Here is another solution which:

• Avoids using topological arguments to complete the pole set (as the OP asked for, since the base field is not assumed to be $\mathbb{C}$).
• Doesn't use the Nullstellensatz, and clears up some confusion I have about the other answer's usage of $V(b)\subseteq V(Y,W)$, since the polynomial defining $b$ may also vanish outside of $V(XW-YZ)$ while still leaving $a/b$ defined on all of $V(XW-YZ)\setminus V(Y,W)$.

The assumption on $k$ is simply that it is algebraically closed.
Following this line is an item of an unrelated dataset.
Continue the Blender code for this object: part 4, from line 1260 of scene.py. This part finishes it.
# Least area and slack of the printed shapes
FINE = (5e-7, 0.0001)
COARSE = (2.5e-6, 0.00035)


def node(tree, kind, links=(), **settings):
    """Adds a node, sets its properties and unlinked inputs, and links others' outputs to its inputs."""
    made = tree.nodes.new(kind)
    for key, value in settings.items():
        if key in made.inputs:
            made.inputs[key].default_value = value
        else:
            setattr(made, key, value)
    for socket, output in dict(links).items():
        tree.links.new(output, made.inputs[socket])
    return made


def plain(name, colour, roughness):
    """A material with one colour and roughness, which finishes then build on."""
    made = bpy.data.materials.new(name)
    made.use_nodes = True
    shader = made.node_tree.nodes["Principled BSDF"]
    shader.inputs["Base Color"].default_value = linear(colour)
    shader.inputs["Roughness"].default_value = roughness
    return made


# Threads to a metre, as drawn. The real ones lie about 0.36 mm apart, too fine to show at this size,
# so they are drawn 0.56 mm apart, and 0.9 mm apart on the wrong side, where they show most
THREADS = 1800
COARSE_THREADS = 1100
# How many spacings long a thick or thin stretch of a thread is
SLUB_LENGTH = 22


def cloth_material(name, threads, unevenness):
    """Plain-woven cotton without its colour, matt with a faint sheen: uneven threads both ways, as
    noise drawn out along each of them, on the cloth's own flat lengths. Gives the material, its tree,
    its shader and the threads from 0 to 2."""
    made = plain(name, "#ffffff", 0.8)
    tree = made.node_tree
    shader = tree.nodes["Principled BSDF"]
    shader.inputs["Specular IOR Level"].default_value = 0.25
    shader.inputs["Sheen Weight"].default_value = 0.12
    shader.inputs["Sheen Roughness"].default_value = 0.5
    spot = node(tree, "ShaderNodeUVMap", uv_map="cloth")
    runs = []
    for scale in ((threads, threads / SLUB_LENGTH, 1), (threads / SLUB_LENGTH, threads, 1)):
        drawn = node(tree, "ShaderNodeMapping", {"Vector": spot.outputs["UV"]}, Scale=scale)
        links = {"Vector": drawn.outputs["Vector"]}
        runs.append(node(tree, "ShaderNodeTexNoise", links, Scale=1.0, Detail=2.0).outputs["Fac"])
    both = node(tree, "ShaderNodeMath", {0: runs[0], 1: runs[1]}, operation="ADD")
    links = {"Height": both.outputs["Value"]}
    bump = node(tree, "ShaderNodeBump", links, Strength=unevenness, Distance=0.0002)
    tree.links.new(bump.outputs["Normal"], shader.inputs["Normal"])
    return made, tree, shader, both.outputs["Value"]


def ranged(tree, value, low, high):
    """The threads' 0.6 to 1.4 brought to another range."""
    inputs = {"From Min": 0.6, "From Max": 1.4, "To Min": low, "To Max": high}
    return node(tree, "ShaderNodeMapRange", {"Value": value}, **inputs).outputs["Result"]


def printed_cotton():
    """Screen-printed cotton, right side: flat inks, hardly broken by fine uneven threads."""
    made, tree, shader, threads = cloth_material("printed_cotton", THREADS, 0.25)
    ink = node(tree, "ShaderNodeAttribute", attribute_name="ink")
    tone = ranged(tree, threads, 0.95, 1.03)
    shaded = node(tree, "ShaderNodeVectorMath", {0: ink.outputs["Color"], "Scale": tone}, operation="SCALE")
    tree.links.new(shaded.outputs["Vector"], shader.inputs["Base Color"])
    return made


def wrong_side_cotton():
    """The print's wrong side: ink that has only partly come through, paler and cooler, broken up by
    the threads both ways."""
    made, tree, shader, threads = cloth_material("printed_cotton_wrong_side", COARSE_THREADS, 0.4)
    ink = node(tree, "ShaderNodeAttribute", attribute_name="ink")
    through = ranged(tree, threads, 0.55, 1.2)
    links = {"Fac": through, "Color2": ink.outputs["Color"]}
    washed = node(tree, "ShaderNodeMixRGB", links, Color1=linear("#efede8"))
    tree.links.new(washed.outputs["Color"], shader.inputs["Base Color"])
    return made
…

I will write $V$ for $V(XW-YZ)$.

Note that $V(Y,W)\subseteq V$ and $V(X,Z)\subseteq V$, so given $b\in\Gamma(V)$ there are well-defined polynomials $b(X,0,Z,0)$ and $b(0,Y,0,W)$ obtained by restriction. Plugging in $Z=0$ we may also consider $b(X,0,0,0)$.
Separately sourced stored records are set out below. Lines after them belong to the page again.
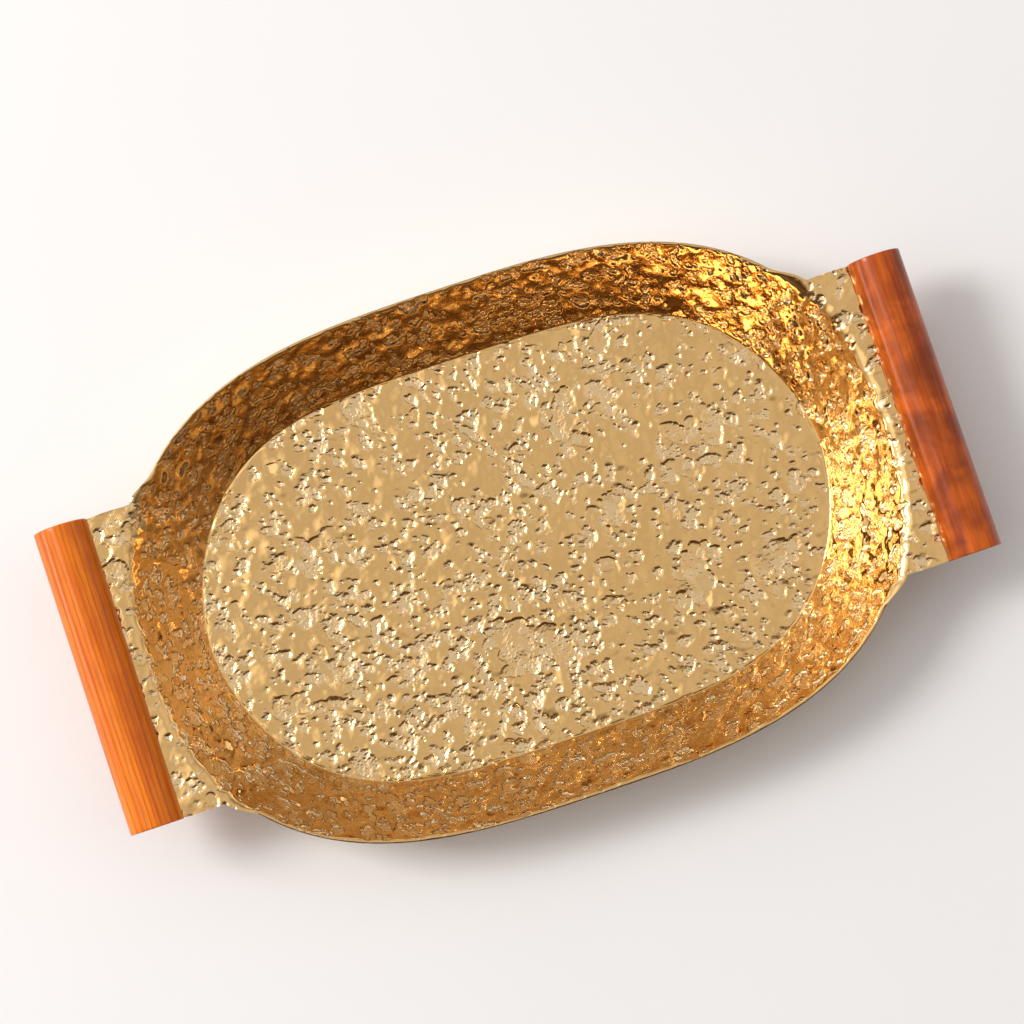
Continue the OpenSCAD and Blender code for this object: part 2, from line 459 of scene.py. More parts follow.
@dataclass
class PressedSheet:
    """The tray's one-piece brass sheet: floor, flared wall, bent lips and two ears.

    The fields that calm the relief say which share of it is taken away at the crease round
    the floor, at the bent lips and inside the dowels' slots.
    """

    relief: Relief
    rim_half_length: float = 181.5 * MM
    rim_fullness: tuple[float, float] = (3.06, 2.37)
    floor_half: tuple[float, float] = (156.5 * MM, 97.0 * MM)
    floor_fullness: tuple[float, float] = (3.9, 1.73)
    foot_bend: float = 2.0 * MM
    lip_run: float = 5.0 * MM
    lip_rise: float = 3.0 * MM
    lip_fade: float = math.radians(6.0)
    ear_root_half: float = 73.5 * MM
    ear_tip_half: float = 71.5 * MM
    ear_bow: float = 1.2 * MM
    wall_run: float = 27.0 * MM
    nominal: float = 1.0 * MM
    gauge: float = 0.6 * MM
    plain_offset: float = 1.42 * MM
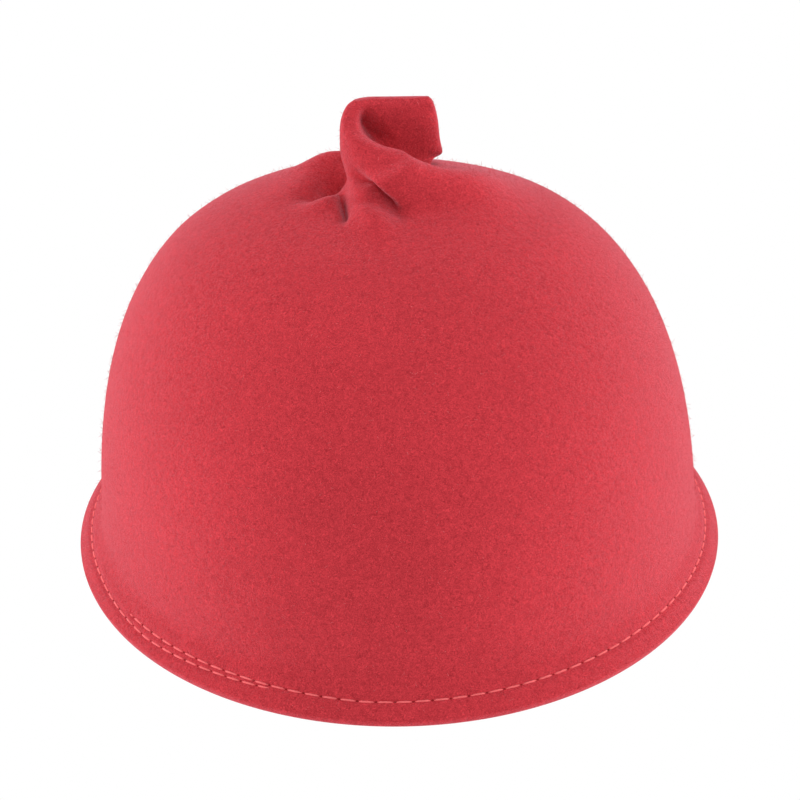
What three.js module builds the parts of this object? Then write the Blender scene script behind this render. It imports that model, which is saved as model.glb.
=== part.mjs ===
// A felt hat: a domed crown, a short flared brim whose edge is folded inside as a hem,
// and a crown top pulled up into a neck, twisted half round and rolled into a flat stem.
// It is one blocked piece of wool felt, so it is one solid. Millimetres, +Z up, the front towards -Y.
import * as THREE from 'three';

// Crown, outside
const HEAD_HALF_WIDTH = 85;
const HEAD_HALF_DEPTH = 102.9;
const CROWN_HEIGHT = 109.85;
const CROWN_LEAN = 3.05;
const SIDE_FULLNESS = 2.61;
const FRONT_FULLNESS = 1.85;
const LEAN_POWER = 1.5;

// Brim and its folded edge
const BRIM_FLARE = 6.7;
const BRIM_HEIGHT = 11;
const HEM_HEIGHT = 11.5;
const FOLD_RADIUS = 2.6;
const FLAT_WIDTH = 2;

// Felt
const FELT_THICKNESS = 2.4;
const HEM_LAYERS = 2;
const FLARED_HEM_SPREAD = 0.25;
const HEM_ROUNDING_ROWS = 0.12;

// Stem, above the shoulders of the crown
const STEM_HEIGHT = 24.3;
const STEM_REACH = 17.4;
const STEM_THICKNESS = 6.6;
const POCKET_TOP_ROW = 1.5;
const POCKET_TOP_DIP = 2;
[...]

Supposing $f=a/b$, we have $b\overline{X}=a\overline{Y}$ and $b\overline{Z}=a\overline{W}$ in $\Gamma(V)$. Hence if $\overline{Y}$ and $\overline{W}$ both vanish, but one of $\overline{X}$ and $\overline{Z}$ doesn't, then $b$ must vanish. It remains to show that $b(0,0,0,0)=0$. But the polynomial $b(X,0,0,0)$ was just shown to have a root at every non-zero value of $X$, and $k$ is infinite (problem 1.6), so it must be the zero polynomial. This shows that the pole set of $f$ is all of $V(Y,W)$.

Now we want to show that $f$ cannot be defined on all of $V\setminus V(Y,W)$ by a single expression $a/b$. We know that $b(0,0,0,0)=0$, so the polynomial $b(0,Y,0,W)$ is either identically zero or non-constant. Now a non-constant polynomial in $k[Y,W]$ has an infinite vanishing set (problem 1.14), so there must be some non-zero choice of $(Y,W)$ (in fact, infinitely many) with $b(0,Y,0,W)=0$. This gives our desired point outside of the pole set (but still in $V$) where $b$ vanishes.